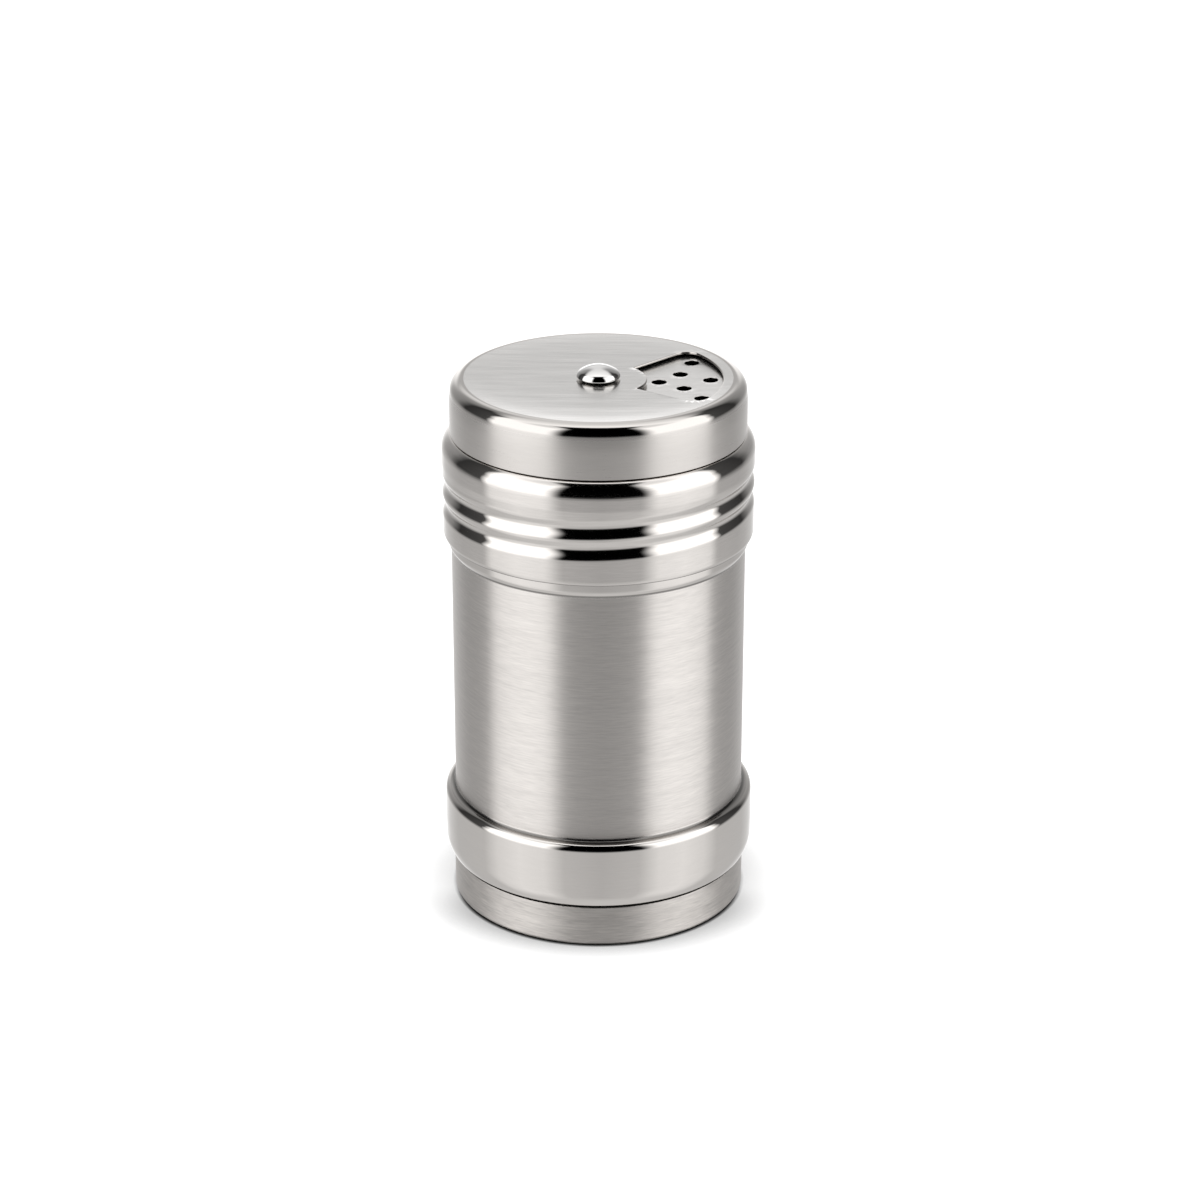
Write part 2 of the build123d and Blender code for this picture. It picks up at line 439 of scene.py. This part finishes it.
def thread(first_height, sweep, half_width, size):
    """Change of radius of a helical groove or ridge that fades in and out at its ends."""

    def change(angles, height):
        total = np.zeros(len(angles))
        for lap in range(-1, int(sweep // 360) + 2):
            turned = (angles - thread_first_angle) % 360 + 360 * lap
            from_end = np.minimum(turned, sweep - turned)
            fade = np.clip(from_end / thread_fade + 0.5, 0, 1)
            middle = first_height + thread_pitch * turned / 360
            total += size * bell(height - middle, half_width) * fade**2 * (3 - 2 * fade)
        return total

    return change


def dished(outer_line):
    """Height of a turned line at a radius, for its part inside a disc."""
    line = np.array(sorted(tuple(p) for p in outer_line))
    return lambda radius: float(np.interp(radius, line[:, 0], line[:, 1]))


def with_edge(outer, inner):
    """Joins both sides of a sheet at its first end with a rounded edge."""
    first = np.array(outer[0])
    other = np.array(inner[0])
    places = [inner[1], other, first, outer[1]]
    fillets = [0, edge_round, edge_round, 0]
    rim = rounded([tuple(place) + (fillet,) for place, fillet in zip(places, fillets)], edge_arc_step)
    return [tuple(p) for p in inner[:0:-1]] + rim[1:-1] + [tuple(p) for p in outer[1:]]


def jar_piece(*materials):
    corners = [
        (cup_radius + hem_reach_in, hem_edge, 0),
        (hem_radius, hem_edge, hem_curl_radius),
        (bulge_radius, hem_edge + hem_rise, hem_fillet),
        (bulge_crown_radius, base_height + bulge_height / 2, bulge_crown_fillet),
        (bulge_radius, bulge_top - bulge_ledge_drop, bulge_shoulder_fillet),
        (tube_radius, bulge_top, crease_fillet),
        (tube_radius, bead_bottom, crease_fillet),
        (tube_radius + bead_reach, bead_bottom + bead_slope, bead_fillet),
        (tube_radius + bead_reach, bead_top - bead_slope, bead_fillet),
        (tube_radius, bead_top, crease_fillet),
        (tube_radius, mouth - lip_roll_radius, 0),
    ]
    outer, inner = sheet_section(corners)
    lip_radius = tube_radius - lip_roll_radius
    lip_height = mouth - lip_roll_radius
    lip = [
        (lip_radius + lip_roll_radius * cos(a), lip_height + lip_roll_radius * sin(a))
        for a in np.radians(np.linspace(0, lip_roll_turn, lip_points))
    ]
    line = with_edge(outer, inner[:-1])[:-1] + lip
    line = subdivided(line, neck_row, bead_top, mouth - 2 * lip_roll_radius)
    ridge = thread(groove_first_height + thread_pitch / 2, ridge_sweep, ridge_half_width, ridge_lift)

    def bend(angles, height):
        on_neck = bead_top + crease_fillet < height < mouth - 2 * lip_roll_radius
        return ridge(angles, height) * on_neck

    shell = Shell()
    shell.turned(line, closed=True, bend=bend)
    return shell.piece("jar_wall", materials, "jar", "jar_body", "jar_steel")


def cup_piece(*materials):
    land_radius = cup_radius - foot_corner_fillet
    recess_radius = land_radius - foot_land - foot_recess_run
    wall_bore = cup_wall_radius - sheet
    ring_bore = cup_radius - sheet
    joggle = base_height - cup_joggle
    shoulder = base_height - shoulder_drop
    corners = [
        (0, foot_recess, 0),
        (recess_radius, foot_recess, sheet),
        (recess_radius + foot_recess_run, 0, sheet),
        (cup_radius, 0, foot_corner_fillet),
        (cup_radius, shoulder, foot_shoulder_fillet),
        (cup_wall_radius, shoulder, cup_wall_fillet),
        (cup_wall_radius, cup_wall_top, edge_round),
        (wall_bore, cup_wall_top, edge_round),
        (wall_bore, base_height - sheet, sheet),
        (ring_bore, joggle - sheet, sheet),
        (ring_bore, sheet, foot_corner_fillet - sheet),
        (recess_radius + foot_recess_run, sheet, sheet / 2),
        (recess_radius, foot_recess + sheet, sheet),
        (0, foot_recess + sheet, 0),
    ]
    line = rounded(corners)
    # The shoulder under the jar's hem takes the second material, which paints the gap's shade.
    in_seam = [k for k, (r, z) in enumerate(line) if z > shoulder - seam_margin and r > wall_bore + sheet / 2]
    start, end = in_seam[0], in_seam[-1]
    shell = Shell()
    shell.turned(line[: start + 1])
    shell.turned(line[end:])
    seam_start = len(shell.faces)
    shell.turned(line[start : end + 1])
    shell.second_faces = slice(seam_start, len(shell.faces))
    return shell.piece("foot_cup", materials, "jar", "base_cup", "base_steel")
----
__Do this__.
Your answer should be exactly the lines of the data above, from the first through the line containing "0], line[:, 1]))".

__Finished answer__.
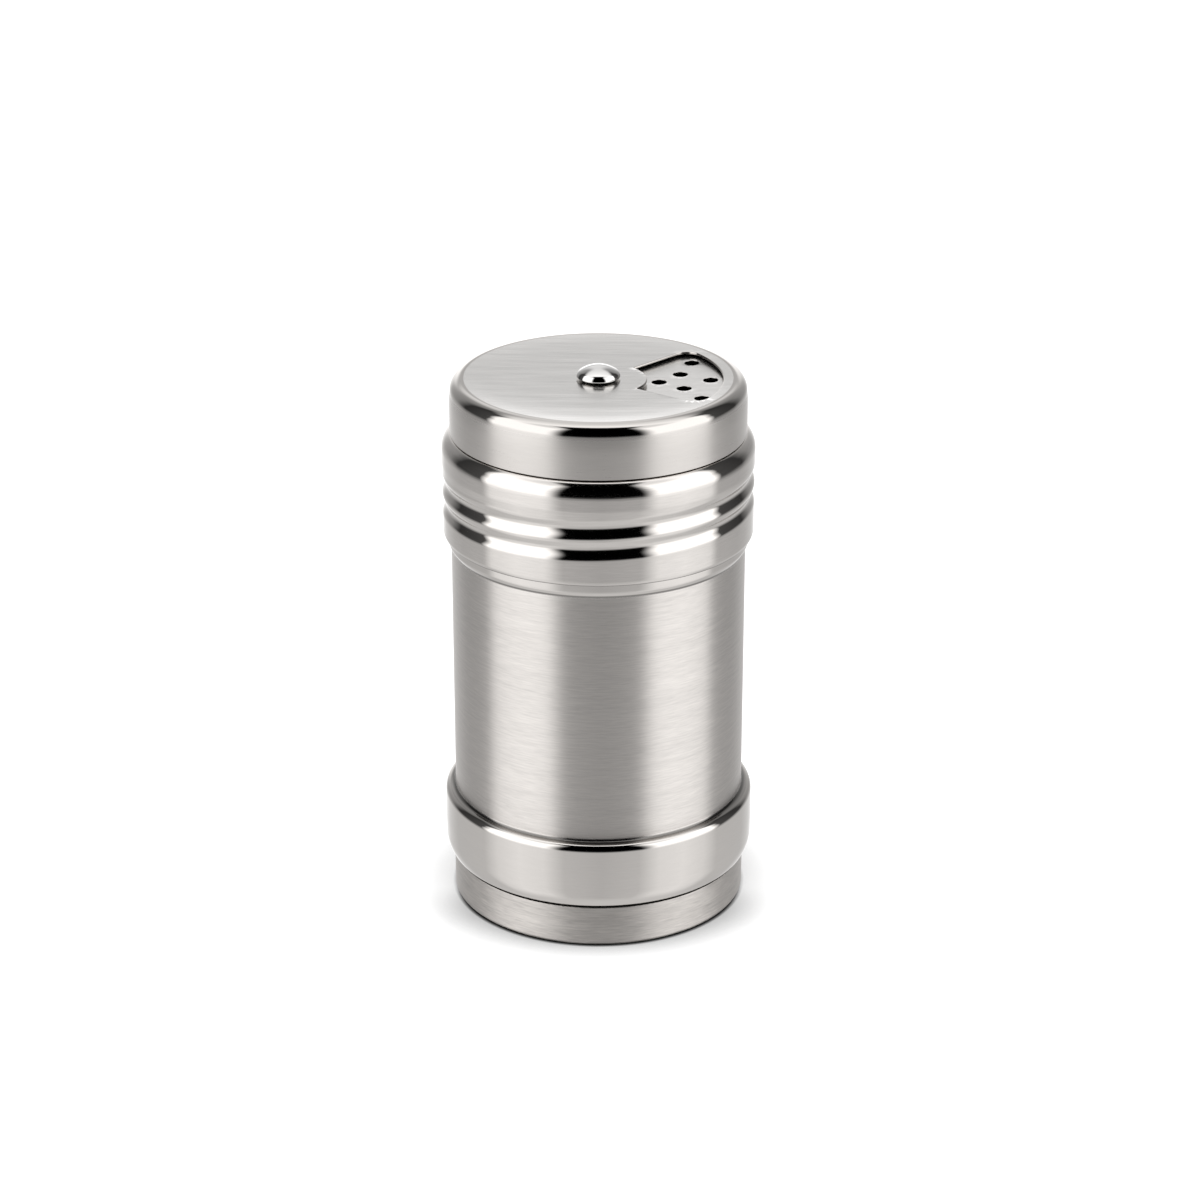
Write part 2 of the build123d and Blender code for this picture. It picks up at line 439 of scene.py. This part finishes it.
def thread(first_height, sweep, half_width, size):
    """Change of radius of a helical groove or ridge that fades in and out at its ends."""

    def change(angles, height):
        total = np.zeros(len(angles))
        for lap in range(-1, int(sweep // 360) + 2):
            turned = (angles - thread_first_angle) % 360 + 360 * lap
            from_end = np.minimum(turned, sweep - turned)
            fade = np.clip(from_end / thread_fade + 0.5, 0, 1)
            middle = first_height + thread_pitch * turned / 360
            total += size * bell(height - middle, half_width) * fade**2 * (3 - 2 * fade)
        return total

    return change


def dished(outer_line):
    """Height of a turned line at a radius, for its part inside a disc."""
    line = np.array(sorted(tuple(p) for p in outer_line))
    return lambda radius: float(np.interp(radius, line[:, 0], line[:, 1]))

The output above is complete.